5 能力とは
私たちはしばしば能力とは恒常的な力で、それを持つ者は常に同じように問題解決ができると思いがちです。しかし、ひょっとしたら能力とは、恒常的でもなく、標準化されるものでもなく、常に世界の中で新たにあり続けることなのかもしれません。韓氏意拳は能力の反復性や再現可能性に対してむしろ懐疑的です。
王は立会いで、相手の攻撃を迎え撃ったところ、相手は大きく跳ね飛んだ。男は驚くと同時に感動し、「いまの技をもう一度!」と願い出た。が、王はこう答えたという。
「私は自分がどう動いたかを知らない。だから再現することはできない」
あらゆることが情報に還元できると信じられている現代にあっては、物事には反復性があると思い込まれている。
だから「なぜ同じ結果を再現できないのか?」とその逸話に対して思いがちだが、むしろこう問うべきなのだ。「なぜ同じ動きを再現できるのだ?」と。(142ページ)
能力が同一性の反復でないとすれば、それは絶えざる問いかけと問い直しと捉えるべきなのかもしれません。
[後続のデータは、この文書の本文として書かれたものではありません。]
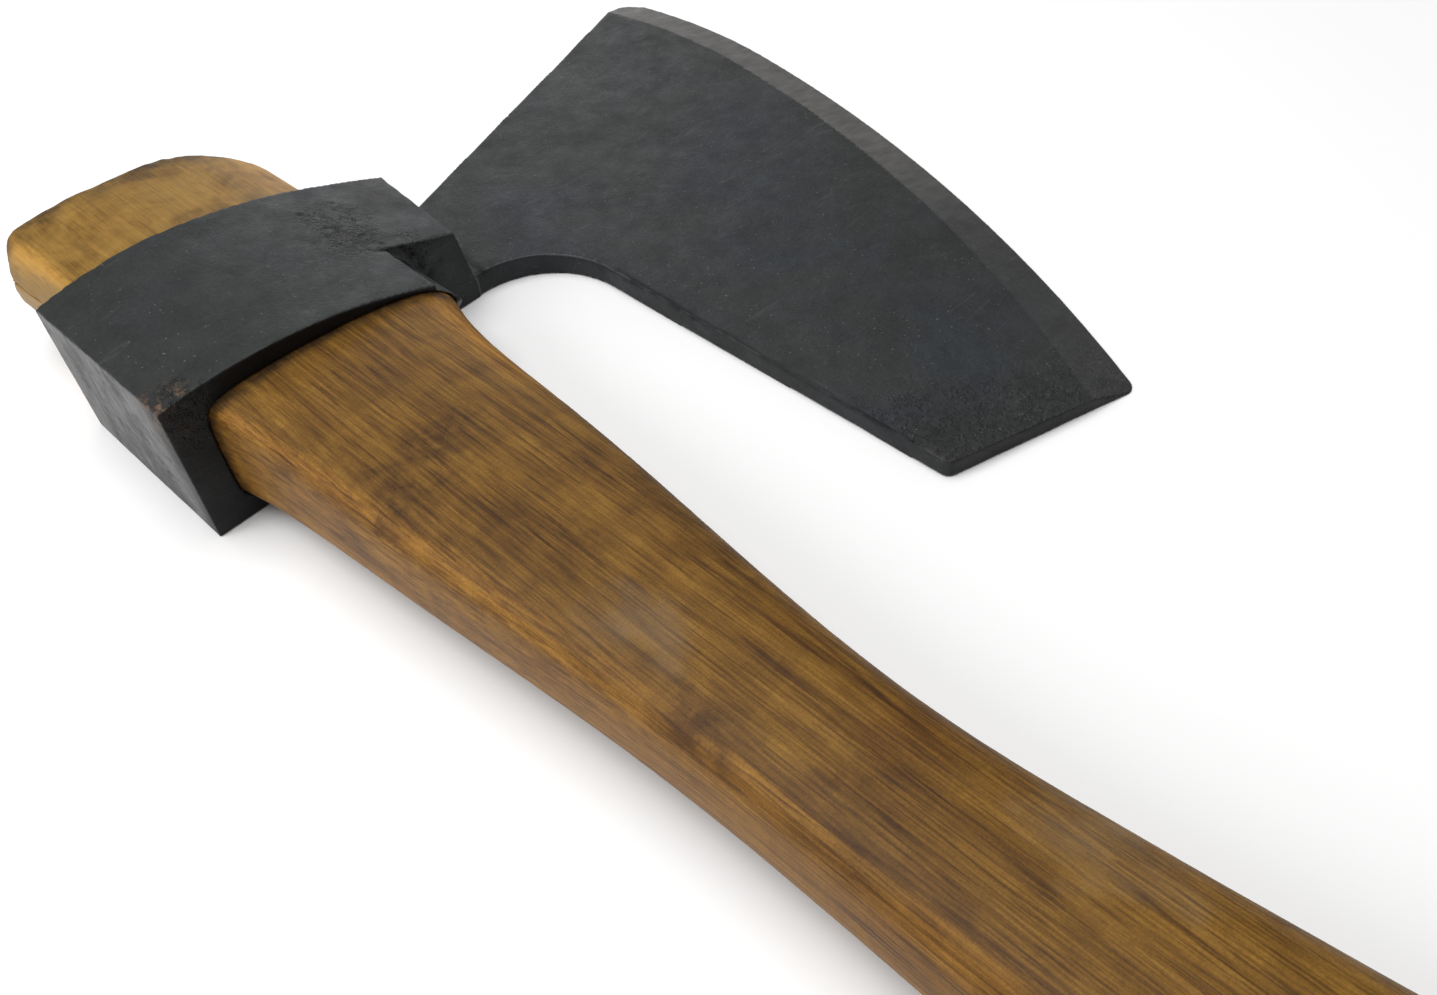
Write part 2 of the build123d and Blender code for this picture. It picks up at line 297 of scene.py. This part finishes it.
def forged_steel():
    n = Nodes("dark forge scale")
    patches = n.noise(24, 4, 0.6, 0.6)
    scale_colour = n.ramp(
        patches,
        (0.36, (0.018, 0.021, 0.019)),
        (0.50, (0.020, 0.022, 0.022)),
        (0.64, (0.019, 0.022, 0.026)),
    )
    cloud = n.noise(120, 8, 0.72)
    scale_colour = n.mix(1.0, scale_colour, n.ramp(cloud, (0.30, 0.70), (0.70, 1.30)), "MULTIPLY")
    grit = n.noise(1500, 5, 0.7)
    scale_colour = n.mix(1.0, scale_colour, n.ramp(grit, (0.32, 0.72), (0.68, 1.32)), "MULTIPLY")
    specks = n.maths("LESS_THAN", n.spots(520), n.maths("MULTIPLY", n.noise(70, 3), 0.17))
    scale_colour = n.mix(n.maths("MULTIPLY", specks, 0.30), scale_colour, (0.24, 0.25, 0.23))
    lines = n.noise(420, 2, 0.5, 1.2, n.stretched((0.16, 1.0, 1.0)))
    hairs = n.maths("MULTIPLY", n.ramp(lines, (0.67, 0.0), (0.70, 1.0)), n.noise(45, 2))
    scale_colour = n.mix(n.maths("MULTIPLY", hairs, 0.22), scale_colour, (0.11, 0.115, 0.11))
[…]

能力とは既知とのつき合い方でなく、未知とのつき合い方ではないでしょうか。現実を過去の認識と同じものとして確認し、それに対処しようとするのでなく、現実を常に未知のものとして体認し、そこに動きをもって応えようとすること、さらには常によりよい応え方をしようとすることが能力であるとはいえないでしょうか。
未知とは、可能性の別称である。わからないことが、わからないにもかかわらず、この先の運動の中に展開し、次々と生起してくるのだから。それは予想を超えた働きであって、だから認識の不可能性とは運動の可能性にほかならない。そしてこの運動のことを、人は「生きる」と呼ぶ。いま生きていることは、認識に還元できない。だから人は、ただ生きる。
知り得ないことは、絶望ではない。認識や実感が得られないことは絶望を意味しない。それらを得ることは、希望でもない。それらは求めるべき答えではなく、未知に向けられたヒントであり、問いなのだ。韓氏意拳で求めるべきは答えではない。真、すなわち原理原則を問うことが求められるのだ。(201ページ)
こうしてみると能力開発とは、標準化された解法を装備することではなく、常に問いかけることを学ぶことだとも思えてきそうです。そしてそれは深い意味での「学問」につながりそうです。